Now Kevin Harvick is a champion. Specifically, he is the 2014 NASCAR Sprint Cup Series champion.
He’s had little time to celebrate since capturing the title Sunday evening at Homestead-Miami Speedway with a victory in the season-ending Ford EcoBoost 400. Media obligations have seen him appear everywhere from Bakersfield (California) to Bristol (Tennessee) thanks to the long arm of television.
The Stewart-Haas Racing driver joins a list of 29 others that have captured NASCAR’s top prize. At 38, he is neither the youngest champion nor the oldest. For now, he is what matters most — its most recent.
Champions are those that have won races (although Ryan Newman certainly put that statement to the test this year), those who are seen as leaders among their teams as well as the sport in general.
Harvick says he’s given the task and the opportunity some thought. He’s seen how others have handled the expectations and requirements. And he knows how he will approach his newfound status.
“I think there’s a definite responsibility that comes with the championship,” he said Wednesday, “and doing the things that you need to do to help grown the sport.
“Obviously there will be a lot of people looking for your opinion, and you all know that I have opinions on how things should go and what is best. So I think for me, it’s very simple; you be honest, you do ‑‑ just like we would do on a personal level. We’ll try to do everything that we need to do to help grow the sport, grow our sponsors, and as always, always push everybody around us to try to do things that are unique and different from what they’ve done in the past to try to make things better.”
Harvick’s success has spanned all three of NASCAR’s national series. Since being ushered into duty in 2001 following the death of Dale Earnhardt, Harvick has accumulated 28 wins and now a championship in Sprint Cup, 44 wins and two titles (2001, ’06) in what will become the NASCAR XFINITY Series next season and 17 victories in the NASCAR Camping World Truck Series. As an owner, he won the Truck Series title in ’07 and ’09 with driver Ron Hornaday Jr.
He’s had brushes with fellow competitors that have been reported, and he’s done more than his share of good deeds that have been ignored.
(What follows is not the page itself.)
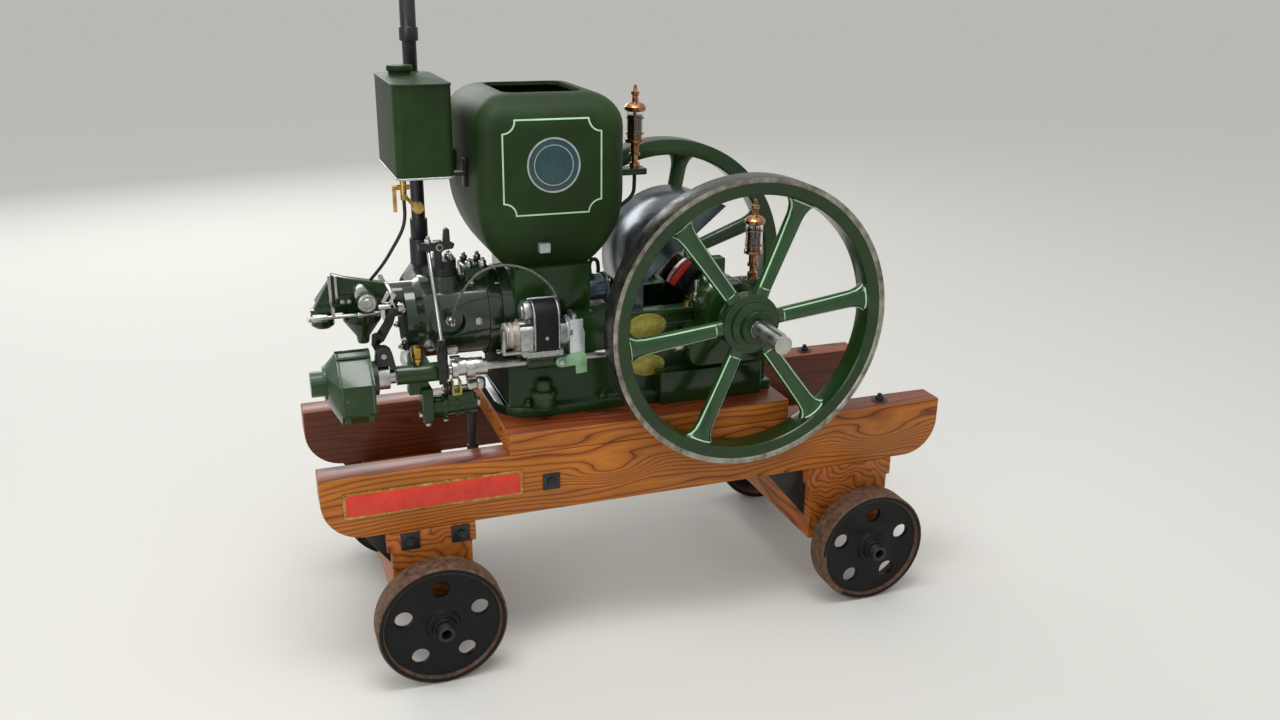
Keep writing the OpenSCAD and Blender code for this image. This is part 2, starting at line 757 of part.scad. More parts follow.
module fuel_line() {
    taps();
    route = [[tap_x, tap_y, tank_z - 45], [tap_x, tap_y, tank_z - 84], [-576, -118, 1040],
             [-596, -106, 1000], [-619, -88, 958], fuel_end];
    color("black") swept_tube(spline(route, 4), 4, 8);
}

// Intake side

hood_near = -62;
hood_mid = -36;
hood_far = 44;
cup_x = -757;
cup_y = -34;
module intake_hood() {
    color("darkgreen") difference() {
        union() {
            slab_xz(hood_near, hood_mid) polygon([[port_left, port_low - 4], [port_left, 904], [-662, 916],
                [-700, 924], [-731, 934], [-777, 856], [-770, 846], [-712, port_low - 4]]);
            slab_xz(hood_mid - eps, hood_far) polygon([[port_left, port_low - 4], [port_left, 880], [-662, 888],
                [-731, 900], [-768, 850], [-712, port_low - 4]]);
            bar_y(-128, hood_near + eps, 44, -664, 881);
            span_box([port_left - 10, -48, port_low - 48], [port_left, 48, 898]);
            bar_z(812, 850, 53, cup_x, cup_y);
            translate([cup_x, cup_y, 806]) cylinder(h = 7, d1 = 38, d2 = 53);
        }
        bar_z(820, 842, 44, cup_x, cup_y);
    }
}
module mixer_bowl() {
    color("darkgreen") translate([-668, -32, 0]) rotate_extrude()
        polygon([[0, 758], [13, 758], [16, 776], [44, 816], [44, port_low - 4 - seat_gap], [0, port_low - 4 - seat_gap]]);
}
module throttle_rod() {
    color("silver") {
        bar_x(-795, -684, 9, -112, 851);
        bar_x(-784, -752, 17, -112, 851);
        bar_x(-684 - eps, -634, 13, -112, 851);
        span_box([-742, -116, 851], [-735, hood_near - seat_gap, 872]);
        span_box([-742, hood_near - 8, 853], [-735, hood_near - seat_gap, 936]);
        span_box([-728, hood_near - 8, 880], [-722, hood_near - seat_gap, 934]);
    }
}

// Governor and side shaft

// Cross-section of the governor housing about the shaft, ridge at the top
module governor_section() {
    w = governor_half_w;
    polygon([[-w, -55], [-w, 13], [-10, 69], [10, 69], [w, 13], [w, -55], [w - 22, -82], [22 - w, -82]]);
}
module governor_slab(x0, x1) {
    translate([x0, -side_y, side_z]) rotate([90, 0, 90]) linear_extrude(x1 - x0) children();
}
module governor_housing() {
    body_left = -749;
    body_right = -674;
    cap_x = -773;
    cy = -side_y;
    color("darkgreen") difference() {
        union() {
            governor_slab(body_left, body_right) governor_section();
            hull() {
                governor_slab(body_left, body_left + eps) offset(delta = -3) governor_section();
                bar_x(cap_x, cap_x + 3, 86, cy, side_z - 4, 32);
            }
            bar_x(cap_x - 5, cap_x + eps, 78, cy, side_z);
            bar_x(governor_left, cap_x, 58, cy, side_z);
            bar_x(body_right - eps, governor_right, 78, cy, side_z);
            bar_x(governor_right - eps, governor_right + 26, 56, cy, side_z);
            bar_x(governor_right + 25, sleeve_left - 2, 34, cy, side_z);
            for (x = [body_left + 6, body_right - 18]) span_box([x, cy - 84, side_z - 70], [x + 12, cy - 60, side_z - 55]);
        }
        bar_x(side_left - 6, sleeve_left + 10, side_d + 2 * run_gap, cy, side_z);
    }
}

module front_shaft_bearing() {
    color("darkgreen") difference() {
        union() {
            bar_x(sleeve_left, sleeve_right, sleeve_d, -side_y, side_z);
            span_box([-590, -side_y, side_z + 8], [-540, -60, side_z + 22]);
            span_box([-590, -side_y + 14, side_z - 10], [-540, -60, side_z + 10]);
        }
        bar_x(sleeve_left - 10, sleeve_right + 10, side_d + 2 * run_gap, -side_y, side_z);
        bar_x(head_left - 80, head_right, 2 * head_r + 2 * seat_gap, 0, crank_z, 96);
    }
}

module oil_pump() {
    color("darkgreen") {
        span_box([-552, -178, 582], [-480, -112, 668]);
        span_box([-588, -164, 660], [-542, -126, side_z - 10 - seat_gap]);
        bar_z(440, 600, 22, -436, -120);
        span_box([-481, -140, 590], [-428, -108, 620]);
    }
}

module side_shaft() {
    color("silver") {
        bar_x(side_left, side_right, side_d, -side_y, side_z);
        bar_x(cam_left, cam_left + 14, cam_d - 8, -side_y, side_z);
        translate([0, 5, 3]) bar_x(cam_left + 13, cam_left + 34, cam_d - 10, -side_y, side_z);
        bar_x(cam_left + 33, cam_left + 52, cam_d - 4, -side_y, side_z);
        translate([0, -4, 4]) bar_x(cam_left + 51, cam_right - 10, cam_d - 10, -side_y, side_z);
        bar_x(cam_right - 11, cam_right, 38, -side_y, side_z);
        bar_x(gear_left - 28, gear_left - 6, 34, -side_y, side_z);
    }
}

magneto_z = side_z + 24;
module magneto_table() {
    color("darkgreen") difference() {
        union() {
            bar_x(table_left, table_right, 40, -side_y, side_z);
            span_box([table_left - 10, -side_y - 40, magneto_z - 8], [table_right + 10, -block_half_w, magneto_z]);
            span_box([table_left + 16, -side_y, side_z - 12], [table_right - 16, -block_half_w, magneto_z - 4]);
        }
        bar_x(table_left - 10, table_right + 10, side_d + 2 * run_gap, -side_y, side_z);
    }
}

module magneto() {
    top = magneto_z + 128;
    color("dimgray") {
        span_box([-330, -side_y - 38, magneto_z], [-236, -side_y + 38, magneto_z + 14]);
        bar_x(-334, -222, 74, -side_y, magneto_z + 45);
        bar_x(-366, -333, 60, -side_y, magneto_z + 45);
        translate([-303, -side_y, 0]) rotate([90, 0, 90]) linear_extrude(60) difference() {
            union() {
                translate([-42, magneto_z + 10]) square([84, 76]);
                translate([0, magneto_z + 86]) circle(42);
            }
            translate([0, magneto_z + 74]) circle(27);
            translate([-27, magneto_z + 40]) square([54, 34]);
        }
        bar_x(-312, -302, 44, -side_y, magneto_z + 84);
        bar_x(-223, -206, 50, -side_y, magneto_z + 45);
        span_box([-206, -side_y - 22, magneto_z - 4], [-196, -side_y + 22, magneto_z + 88]);
        span_box([-196 - eps, -side_y - 18, magneto_z], [-140, -block_half_w - 4, magneto_z + 76]);
    }
}

module gear_case() {
    color("darkgreen") difference() {
        union() {
            slab_xz(gear_front, -bearing_out - seat_gap) union() {
                translate([crank_x, crank_z]) circle(76);
                translate([(gear_left + gear_right) / 2, side_z]) round_rect(gear_right - gear_left, 92, 30);
                translate([crank_x - 76, side_z]) square([152, crank_z - side_z]);
            }
        }
        bar_y(gear_front - 10, -case_half_w + 10, shaft_d + 2, crank_x, crank_z);
        bar_x(gear_left - 10, side_right + 6, side_d + 2 * run_gap, -side_y, side_z);
    }
}

module ignition_lead() {
    plug();
    route = [[plug_x, plug_floor_y - 48, plug_z], [plug_x, plug_floor_y - 62, plug_z + 36],
             [-452, -146, 892], [-415, -158, 938], [-360, -168, 956], [-300, -176, 942],
             [-256, -182, 906], [-236, -184, 868], [-231, -185, magneto_z + 83]];
    color("dimgray") swept_tube(spline(route, 4), 3, 8);
}

// Crank, guard and flywheels

module governor_linkage() {
    throttle_rod();
    color("black") {
        slab_xz(-160, -150) polygon([[-612, 872], [-594, 866], [-604, 836], [-640, 782],
            [-668, 778], [-672, 794], [-634, 846]]);
        bar_y(-152, hood_near - seat_gap, 12, -604, 862);
        bar_y(-170, -112, 12, -660, 786);
    }
}

// Segment of a circle up and left of the slanting edge of the guard
module guard_segment(r) {
    intersection() {
        translate([guard_x, guard_z]) circle(r, $fn = 180);
        polygon([[-22, 840], [-260, 840], [-260, 1200], [225, 1200], [225, 1046]]);
    }
}
module crank_guard() {
    color("darkgreen") union() {
        difference() {
            slab_xz(-guard_half_w, guard_half_w) guard_segment(guard_r);
            slab_xz(-guard_half_w + guard_t, guard_half_w - guard_t)
                translate([guard_x, guard_z]) circle(guard_r - guard_t, $fn = 180);
        }
        for (s = [-1, 1]) translate([0, s * (guard_half_w - guard_t / 2), 0]) slab_xz(-guard_t / 2, guard_t / 2)
            polygon([[-22, 841], [-22, case_top], [8, case_top], [8, 866]]);
    }
}

module crankshaft() {
    color("silver") {
        for (s = [-1, 1]) {
            bar_y(s > 0 ? shaft_in / 2 : stub_len - shaft_len / 2, s > 0 ? shaft_len / 2 : -shaft_in / 2,
                  shaft_d, crank_x, crank_z);
            slab_xz(s * web_y - web_t / 2, s * web_y + web_t / 2) translate([crank_x, crank_z])
                rotate(crank_angle) intersection() {
                    circle(r = web_r, $fn = 120);
                    union() {
                        circle(d = web_w);
                        translate([0, -web_w / 2]) square([web_r, web_w]);
                    }
                }
        }
        bar_y(-shaft_len / 2, stub_len - shaft_len / 2 + eps, stub_d, crank_x, crank_z);
        bar_y(-crankpin_len / 2 - eps, crankpin_len / 2 + eps, crankpin_d,
              crank_x + crank_throw * cos(crank_angle), crank_z + crank_throw * sin(crank_angle));
    }
}

module flywheel(side, turn) {
    in_r = fly_r - fly_rim_t;
    half = fly_rim_w / 2;
    hub_r = fly_hub_d / 2;
    color("darkgreen") translate([crank_x, side * fly_y, crank_z]) rotate([-side * 90, 0, 0]) difference() {
        union() {
            rotate_extrude($fn = 120) {
                polygon([[in_r, -half + 4], [in_r + 4, -half], [fly_r, -half], [fly_r, half],
                         [fly_r - 10, half], [fly_r - 13, half - 3], [in_r + 3, half - 3], [in_r, half - 7]]);
            }
            rotate_extrude($fn = 96)
                polygon([[0, -half - fly_hub_in], [fly_boss_d / 2, -half - fly_hub_in],
                         [fly_boss_d / 2, -half + 12], [hub_r, -half + 16], [hub_r, half - 16],
                         [fly_boss_d / 2 + 4, half - 10], [fly_boss_d / 2 + 4, half + 4],
                         [fly_boss_d / 2 - 10, half + 10], [fly_boss_d / 2 - 12, half + fly_hub_out],
                         [0, half + fly_hub_out]]);
            for (k = [0 : spokes - 1]) rotate([0, 0, -side * turn + 360 * k / spokes])
                rotate([90, 0, 90]) translate([0, 0, hub_r - 12]) spoke(in_r - hub_r + 16);
        }
        cylinder(h = 4 * fly_rim_w + 60, d = shaft_d, center = true);
    }
}
module spoke(len) {
    hull() {
        linear_extrude(1) scale([spoke_w_hub / spoke_t, 1]) circle(d = spoke_t, $fn = 24);
        translate([0, 0, len - 1]) linear_extrude(1) scale([spoke_w_rim / spoke_t, 1]) circle(d = spoke_t, $fn = 24);
    }
}
module near_flywheel() { flywheel(-1, near_turn); }
module far_flywheel() { flywheel(1, far_turn); }

module belt_pulley() {
    y0 = fly_span / 2 + fly_hub_out + 4;
    r = pulley_d / 2;
    color("black") translate([crank_x, y0, crank_z]) rotate([-90, 0, 0]) rotate_extrude($fn = 96) union() {
        polygon([[r - 10, 0], [r - 2, 0], [r, pulley_w / 2], [r - 2, pulley_w], [r - 10, pulley_w]]);
        translate([shaft_d / 2, pulley_w / 2 - 6]) square([r - 5 - shaft_d / 2, 12]);
        translate([shaft_d / 2, 0]) square([22, pulley_w]);
    }
}

// Oilers and breather

module oiler(x, y, z) {
    translate([x, y, z]) color("gold") rotate_extrude()
        polygon([[0, 0], [13, 0], [13, 14], [8, 16], [8, 30], [14, 31], [14, 37], [11, 38], [11, 58], [15, 60],
                 [24, 64], [24, 70], [22, 71], [22, 140], [27, 142], [27, 152], [20, 157], [8, 162], [7, 176],
                 [10, 179], [10, 186], [5, 189], [4, 200], [0, 204]]);
}
oiler_x = 304;
oiler_z = case_top + 56;
oiler_y = -bearing_y;
module crank_oiler() {
    oiler(oiler_x, oiler_y, oiler_z);
}
cyl_oiler_x = 20;
arm_z = 1134;
module cylinder_oiler() {
    oiler(cyl_oiler_x, 0, arm_z - 2);
    color("darkgreen") difference() {
        union() {
            span_box([hopper_right, -22, arm_z - 16], [cyl_oiler_x + 26, 22, arm_z]);
        }
        span_box([hopper_right + 30, -40, arm_z - 30], [cyl_oiler_x + 20, -16, arm_z - 6]);
        span_box([hopper_right + 30, 16, arm_z - 30], [cyl_oiler_x + 20, 40, arm_z - 6]);
    }
    color("black") swept_tube(spline([[cyl_oiler_x, 0, arm_z - 9], [cyl_oiler_x, 0, arm_z - 40],
        [cyl_oiler_x - 4, 0, arm_z - 66], [-10, 0, arm_z - 90], [-42, 0, arm_z - 110],
        [-66, 0, arm_z - 132], [-84, 0, arm_z - 160], [-93, 0, block_top + 18],
        [-94, 0, block_top + 6], [-94, 0, block_top + seat_gap]], 4), 5, 8);
}

near_beam();
far_beam();
engine_bearers();
front_bolster();
rear_bolster();
axles();
axle_irons();
near_front_wheel();
far_front_wheel();
near_rear_wheel();
far_rear_wheel();
engine_bed();
cylinder_block();
water_hopper();
cylinder_head();
valve_chest();
rocker_arm();
valve_pushrod();
exhaust_elbow();
exhaust_pipe();
fuel_tank();
tank_top();
tank_floor();
tank_bracket();
fuel_line();
intake_hood();
mixer_bowl();
governor_housing();
governor_linkage();
front_shaft_bearing();
side_shaft();
magneto_table();
magneto();
gear_case();
ignition_lead();
crank_guard();
crankshaft();
near_flywheel();
far_flywheel();
belt_pulley();
main_bearings();
crank_oiler();
cylinder_oiler();
oil_pump();
oil_box();
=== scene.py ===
"""Looks of a horizontal hopper-cooled stationary engine on a four-wheeled timber trolley.

X runs along the trolley towards the crankshaft, Y away from the side shaft, Z up. Sizes in the
calls below are millimetres, and one scale turns them into metres.
"""

import math

import bpy
from mathutils import Matrix, Vector


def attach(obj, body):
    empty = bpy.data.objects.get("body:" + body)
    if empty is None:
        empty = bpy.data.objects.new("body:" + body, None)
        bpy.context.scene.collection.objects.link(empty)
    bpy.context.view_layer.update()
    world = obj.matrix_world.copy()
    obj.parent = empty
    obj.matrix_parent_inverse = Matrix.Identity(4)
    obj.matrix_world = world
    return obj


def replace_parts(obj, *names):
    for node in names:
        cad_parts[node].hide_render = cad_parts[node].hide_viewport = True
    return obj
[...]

A career that he says began “backwards” has now come full circle.
“It’s like you started with everything that happened to Dale, and you go through all those scenarios and you have crazy amounts of fans and attention and all the things that came with that situation,” he said.
Finding the right balance, on the track as well as away from it, wasn’t easy. But the journey taught him plenty.
The 2014 season “has been huge,” he said, “just in the fact that I’ve been so excited to go to work and be a part of building something and not having the race teams (ownership) … really getting our life where it had a great balance – whether it be personally, financially or professionally. Everything that you do affects everything else that you do.”
It’s something that he’ll no doubt keep in mind as he looks ahead to 2015, when his introductions will include the phrase “defending NASCAR Sprint Cup Series champion.”
“I think as you look at the last couple of years in our sport and you look at the owners and the drivers and the communication between NASCAR and those groups, I think you have to see the results of everything that has come out of the meetings and things that have happened over the past few years,” he said. “I think the sport is in a better spot than it was. We will all have that constant communication, and I definitely, as champion, want to do my part and do it as well as possible.”
Better to be a leader than a follower, he said, and when the opportunity presents itself, “you want to try to seize those moments and do the best you can to take control and do it better than it has been done in the past.
“We’ll do the best that we can,” he said, “in trying to achieve that.”